For this, we'll grab the elapsed time from Larceny's memstats function.
Note that if you wnt to get the system time or the user time, just change the car below accordingly.


;; (() -> Any) -> Nat
;; Invokes thunk, discards result, returns running time.
(define (time-thunk thunk) 
  (let* ((s1 (memstats)) 
         (r (thunk)) 
         (s2 (memstats)) 
         (map- (lambda (f x y) (- (f x) (f y))))) 
    (car (map (lambda (f) (map- f s2 s1)) 
              (list memstats-elapsed-time 
                    memstats-system-time 
                    memstats-user-time)))))

PnkFelix wanted to control whether garbage collection left over from previous computations would be included in the measurement, so there's a global variable to control whether we're going to explicit collect before each timing (each such invocation is expensive in overall experiment time, so that's why there's a way to turn the behavior off.)


(define *gc-between-timings* #f) ;; Boolean

Finally, here is the code to actually gather the times for each transcription step.

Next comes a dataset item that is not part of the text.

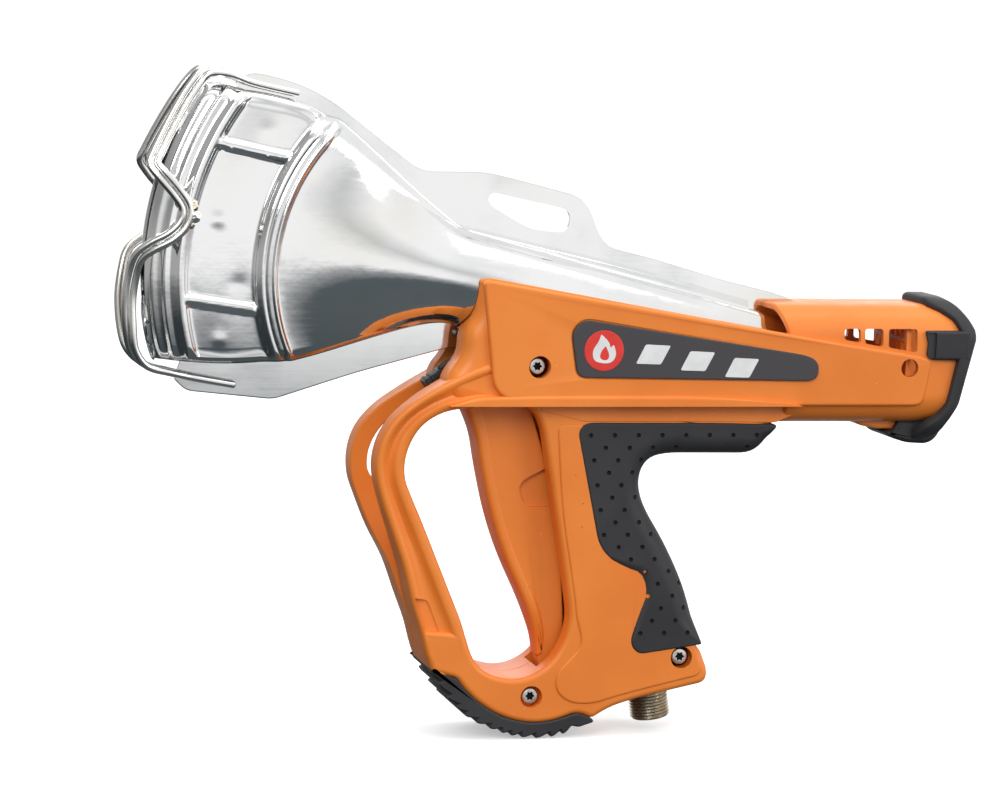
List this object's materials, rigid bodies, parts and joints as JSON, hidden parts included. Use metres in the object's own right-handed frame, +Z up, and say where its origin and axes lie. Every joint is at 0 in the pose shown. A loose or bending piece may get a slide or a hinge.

;; Nat -> (Sexp StxEnv -> [Listof Nat])
;; Takes exp through n transcription steps, timing each step.  Discards 
;; expansion result, and returns a list of the measured times.
(define (time-transcribe-steps n)
  (lambda (exp env)
    (let loop ((n n) (exp exp) (env env))
      (let ((next-exp (undefined))
            (next-env (undefined)))
        (cond ((zero? n) '())
              (else 
               (cons 
                (begin (if *gc-between-timings* (collect))
                       (time-thunk 
                        (lambda ()
                          (m-transcribe 
                           exp env 
                           (lambda (exp2 env2)
                             (set! next-exp exp2)
                             (set! next-env env2))))))
                (loop (- n 1) next-exp next-env ))))))))

The code for time-transcribe-steps is a lot uglier than for transcribe-steps because PnkFelix had to explicitly break the continuation invocation... he supposes there might be a way to use call/cc to get the same effect in a slightly cleaner fashion, but this was the obvious way to do it in his mind.